UBIとは、年齢、所得、就労状況にかかわらず、すべての国民に対して政府が定期的にお金を給付する制度です。AIによって生み出された莫大な富を原資とし、それを国民に再分配することで、人々は職を失っても最低限の生活を維持でき、格差の拡大を防ぐことができます。ヤン氏は、これがAI時代における最も現実的で効果的なセーフティネットだと考えています。
しかし、その実現には大きな壁が立ちはだかります。現状では、AIが生み出す利益は、開発元であるごく少数の巨大テック企業に独占されています。そしてヤン氏が指摘するように、政治家たちの多くはこの問題の深刻さを理解しておらず、具体的な議論はほとんど進んでいません。AIの恩恵を受ける企業と、職を失う労働者の間の溝を埋めるには、強力な政治のリーダーシップが不可欠なのです。
規制なき暴走? – AI開発の「無法地帯」化への懸念
技術が社会に与える影響をコントロールするためには、適切なルール、すなわち「規制」が必要です。しかし、AI開発の現場は、ヤン氏の言葉を借りれば「ワイルド・ウエスト(無法地帯)」のような様相を呈しています。
AI開発企業にとって、州ごとに異なる複雑な規制が作られることは悪夢です。そのため彼らは、連邦政府による統一された(そして、できるだけ緩やかな)規制を望むでしょう。しかし、政治家が巨大テック企業の影響力を前にして厳しい規制を導入することに及び腰になれば、事実上、何の歯止めもないまま開発競争だけが加速していくことになります。
興味深いのは、Anthropic社のCEOであるダリオ・アモデイ氏のような企業のトップ自身が「私たちは多くのエントリーレベルのホワイトカラー職を自動化するだろう」と公言し、「もしあなたが政府にいるなら、どうか何か対策をしてください」と発信している点です。これは、企業の責任はあくまで自社の成功であり、社会全体の安定ではないという彼らの立場を明確に示しています。彼らはアクセルを踏み続ける一方で、ブレーキをかける役割を政府や社会に委ねているのです。
まとめ
本稿では、アンドリュー・ヤン氏の警告を基に、AIがもたらす雇用の未来について考察しました。ヤン氏が描く未来は、決して遠いSFの話ではなく、すでに現実のものとなりつつあります。
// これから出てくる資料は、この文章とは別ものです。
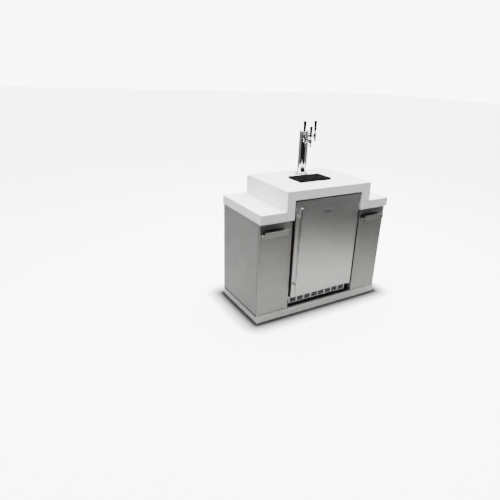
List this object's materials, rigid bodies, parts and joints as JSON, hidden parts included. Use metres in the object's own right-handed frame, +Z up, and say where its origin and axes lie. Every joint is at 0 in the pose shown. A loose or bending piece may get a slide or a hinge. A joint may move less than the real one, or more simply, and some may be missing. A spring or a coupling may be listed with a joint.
{
  "type": "kegerator",
  "caption": "Outdoor kitchen kegerator module: stepped white worktop, steel fridge with a bar handle, chrome tap tower, drip tray and flanking pull-outs.",
  "frame": {"origin": "on the floor, midway between the worktop's ends, at the middle levelling foot", "axes": "+X to the right, +Y towards the back, +Z up; the door faces -Y"},
  "size_m": [1.246, 0.6675, 1.491],
  "materials": {
    "solid_surface": "smooth matt white",
    "core_board": "raw edge",
    "carcase_board": "steel-grey foil, fine texture",
    "black_board": "fine texture",
    "plinth_steel": "brushed, horizontal grain",
    "black_plastic": "moulded",
    "zinc_steel": "zinc plated",
    "brushed_steel": "brushed",
    "door_steel": "brushed, horizontal grain",
    "handle_steel": "fine brushed",
    "black_steel": "satin black",
    "foam": "closed-cell foam, matt",
    "liner_steel": "brushed",
    "liner_plastic": "satin moulded",
    "button_rubber": "matt",
    "gasket_rubber": "soft matt",
    "badge_metal": "satin",
    "bottle_aluminium": "brushed",
    "brass": "machined",
    "chrome": "polished",
    "handle_black": "gloss black",
    "black_satin_metal": "satin black"
  },
  "bodies": {
    "module": {"worktop_left": "solid_surface", "worktop_right": "solid_surface", "worktop_bridge": "solid_surface", "riser_left": "solid_surface", "riser_right": "solid_surface", "worktop_cores": "core_board", "side_panel_left": "carcase_board", "side_panel_right": "carcase_board", "partition_left": "black_board", "partition_right": "black_board", "base_panel": "black_board", "plinth": "plinth_steel", "levelling_feet": "black_plastic", "back_panels": "carcase_board", "back_panel_vent": "carcase_board", "runners_outer": "zinc_steel", "fridge_case": "black_steel", "fridge_insulation": "foam", "fridge_liner": "liner_steel", "evaporator_cover": "liner_plastic", "control_panel": "black_plastic", "compressor": "black_steel", "condenser": "black_steel", "toe_grille": "brushed_steel", "hinge_brackets": "zinc_steel", "co2_cylinder": "bottle_aluminium", "co2_valve": "brass", "regulator": "brass", "tower_column": "chrome", "tower_cap": "chrome", "faucet_left": "chrome", "faucet_centre": "chrome", "faucet_right": "chrome"},
    "door": {"door_skin": "door_steel", "door_foam": "foam", "door_liner": "liner_plastic", "door_gasket": "gasket_rubber", "door_handle": "handle_steel", "badge": "badge_metal"},
    "pullout_left": {"pullout_left_front": "brushed_steel", "pullout_left_handle": "brushed_steel", "pullout_left_tray": "zinc_steel"},
    "pullout_right": {"pullout_right_front": "brushed_steel", "pullout_right_handle": "brushed_steel", "pullout_right_tray": "zinc_steel"},
    "tap_left": {"tap_lever_left": "chrome", "tap_handle_left": "handle_black"},
    "tap_centre": {"tap_lever_centre": "chrome", "tap_handle_centre": "handle_black"},
    "tap_right": {"tap_lever_right": "chrome", "tap_handle_right": "handle_black"},
    "drip_pan": {"drip_tray": "black_satin_metal"},
    "drip_cover": {"drip_grid": "black_satin_metal"},
    "evaporator_rotor": {"evaporator_fan": "black_plastic"},
    "condenser_rotor": {"condenser_fan": "black_plastic"},
    "handwheel": {"co2_handwheel": "black_plastic"},
    "pressure_knob": {"regulator_knob": "black_plastic"},
    "power_key": {"button_power": "button_rubber"},
    "up_key": {"button_up": "button_rubber"},
    "down_key": {"button_down": "button_rubber"}
  },
  "joints": [
    {"name": "door_swing", "type": "hinge", "parent": "module", "child": "door", "pos_m": [0.301, -0.273, 0.56], "axis": [0, 0, 1], "range_deg": [0, 90]},
    {"name": "pullout_left_slide", "type": "slide", "parent": "module", "child": "pullout_left", "axis": [0, -1, 0], "range_m": [0, 0.4]},
    {"name": "pullout_right_slide", "type": "slide", "parent": "module", "child": "pullout_right", "axis": [0, -1, 0], "range_m": [0, 0.4]},
    {"name": "tap_left_pull", "type": "hinge", "parent": "module", "child": "tap_left", "pos_m": [-0.00777, 0.09964, 1.381], "axis": [0.8192, -0.5736, 0], "range_deg": [0, 28]},
    {"name": "tap_centre_pull", "type": "hinge", "parent": "module", "child": "tap_centre", "pos_m": [0.045, 0.083, 1.339], "axis": [1, 0, 0], "range_deg": [0, 28]},
    {"name": "tap_right_pull", "type": "hinge", "parent": "module", "child": "tap_right", "pos_m": [0.09777, 0.09964, 1.381], "axis": [0.8192, 0.5736, 0], "range_deg": [0, 28]},
    {"name": "drip_tray_lift", "type": "slide", "parent": "module", "child": "drip_pan", "axis": [0, 0, 1], "range_m": [0, 0.08]},
    {"name": "drip_grid_lift", "type": "slide", "parent": "drip_pan", "child": "drip_cover", "axis": [0, 0, 1], "range_m": [0, 0.08]},
    {"name": "evaporator_fan_spin", "type": "hinge", "parent": "module", "child": "evaporator_rotor", "pos_m": [-0.052, 0.2, 0.8], "axis": [0, 1, 0], "continuous": true},
    {"name": "condenser_fan_spin", "type": "hinge", "parent": "module", "child": "condenser_rotor", "pos_m": [-0.17, 0.214, 0.166], "axis": [1, 0, 0], "continuous": true},
    {"name": "bottle_valve_turn", "type": "hinge", "parent": "module", "child": "handwheel", "pos_m": [0.172, 0.16, 0.704], "axis": [0, 0, 1], "continuous": true},
    {"name": "pressure_knob_turn", "type": "hinge", "parent": "module", "child": "pressure_knob", "pos_m": [0.172, 0.08, 0.676], "axis": [0, -1, 0], "continuous": true},
    {"name": "power_press", "type": "slide", "parent": "module", "child": "power_key", "axis": [0, 1, 0], "range_m": [0, 0.0012], "stiffness_N_per_m": 400},
    {"name": "down_press", "type": "slide", "parent": "module", "child": "down_key", "axis": [0, 1, 0], "range_m": [0, 0.0012], "stiffness_N_per_m": 400},
    {"name": "up_press", "type": "slide", "parent": "module", "child": "up_key", "axis": [0, 1, 0], "range_m": [0, 0.0012], "stiffness_N_per_m": 400}
  ]
}
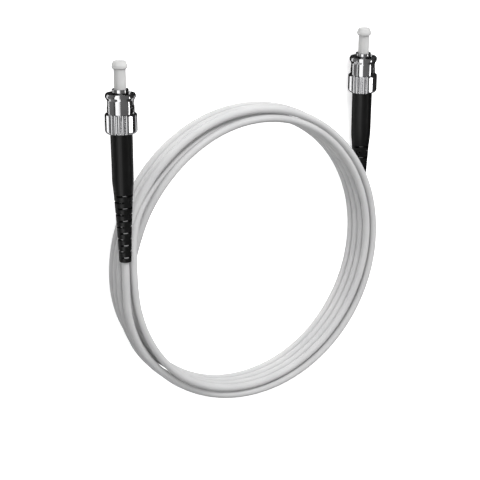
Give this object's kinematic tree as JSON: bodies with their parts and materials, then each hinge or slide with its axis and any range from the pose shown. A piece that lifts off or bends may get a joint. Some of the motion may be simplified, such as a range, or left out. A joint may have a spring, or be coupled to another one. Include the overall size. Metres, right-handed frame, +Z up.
{
  "type": "fibre patch cord",
  "caption": "Coiled round fibre optic patch cord with a capped ST bayonet connector and a slotted boot on each end.",
  "frame": {"origin": "on the floor under the coil's resting plane, midway between the two connectors", "axes": "+Y the way both connectors point, +X from connector A to connector B, +Z up, along the coil's axis"},
  "size_m": [0.107, 0.1237, 0.0167],
  "materials": {
    "plated": "bright nickel plate",
    "boot": "matte black",
    "cap": "milky, slightly clear",
    "jacket": "matte white-grey",
    "buffer": "matte",
    "zirconia": "polished",
    "steel": "satin",
    "spring_steel": "drawn wire"
  },
  "bodies": {
    "cord": {"boot_a": "boot", "crimp_sleeve_a": "steel", "backpost_a": "plated", "barrel_a": "plated", "ferrule_a": "zirconia", "clip_ring_a": "steel", "nut_spring_a": "spring_steel", "fibre_buffer_a": "buffer", "cable_end_a": "jacket", "boot_b": "boot", "crimp_sleeve_b": "steel", "backpost_b": "plated", "barrel_b": "plated", "ferrule_b": "zirconia", "clip_ring_b": "steel", "nut_spring_b": "spring_steel", "fibre_buffer_b": "buffer", "cable_end_b": "jacket", "cable_lead_a": "jacket", "cable_lead_b": "jacket", "cable_coil": "jacket"},
    "washer_a": {"thrust_washer_a": "steel"},
    "nut_a": {"coupling_nut_a": "plated"},
    "cap_a": {"dust_cap_a": "cap"},
    "washer_b": {"thrust_washer_b": "steel"},
    "nut_b": {"coupling_nut_b": "plated"},
    "cap_b": {"dust_cap_b": "cap"}
  },
  "joints": [
    {"name": "nut_slide_a", "type": "slide", "parent": "cord", "child": "washer_a", "axis": [0.0279, 0.9996, 0], "range_m": [0, 0.002], "stiffness_N_per_m": 2000, "springref_m": -0.001, "deforming": ["nut_spring_a"]},
    {"name": "nut_spin_a", "type": "hinge", "parent": "washer_a", "child": "nut_a", "pos_m": [-0.0485, 0.01248, 0.01175], "axis": [0.0279, 0.9996, 0], "continuous": true},
    {"name": "cap_slide_a", "type": "slide", "parent": "cord", "child": "cap_a", "axis": [0.0279, 0.9996, 0], "range_m": [0, 0.012]},
    {"name": "nut_slide_b", "type": "slide", "parent": "cord", "child": "washer_b", "axis": [-0.0157, 0.9973, 0.0715], "range_m": [0, 0.002], "stiffness_N_per_m": 2000, "springref_m": -0.001, "deforming": ["nut_spring_b"]},
    {"name": "nut_spin_b", "type": "hinge", "parent": "washer_b", "child": "nut_b", "pos_m": [0.04853, 0.01238, 0.00512], "axis": [-0.0157, 0.9973, 0.0715], "continuous": true},
    {"name": "cap_slide_b", "type": "slide", "parent": "cord", "child": "cap_b", "axis": [-0.0157, 0.9973, 0.0715], "range_m": [0, 0.012]}
  ]
}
重要なのは、AIという技術の進歩そのものを否定することではありません。AIがもたらす生産性の向上や豊かさを、いかにして社会全体で公平に分かち合うか。この問いこそが、私たちに突きつけられた本質的な課題です。
UBIのような大胆な社会システムの変革や、技術の暴走を防ぐための賢明なルール作りが、今まさに求められています。この問題を一部の専門家や政治家任せにするのではなく、私たち一人ひとりが当事者として関心を持ち、社会的な議論を深めていくことが、より良い未来を築くための第一歩となるでしょう。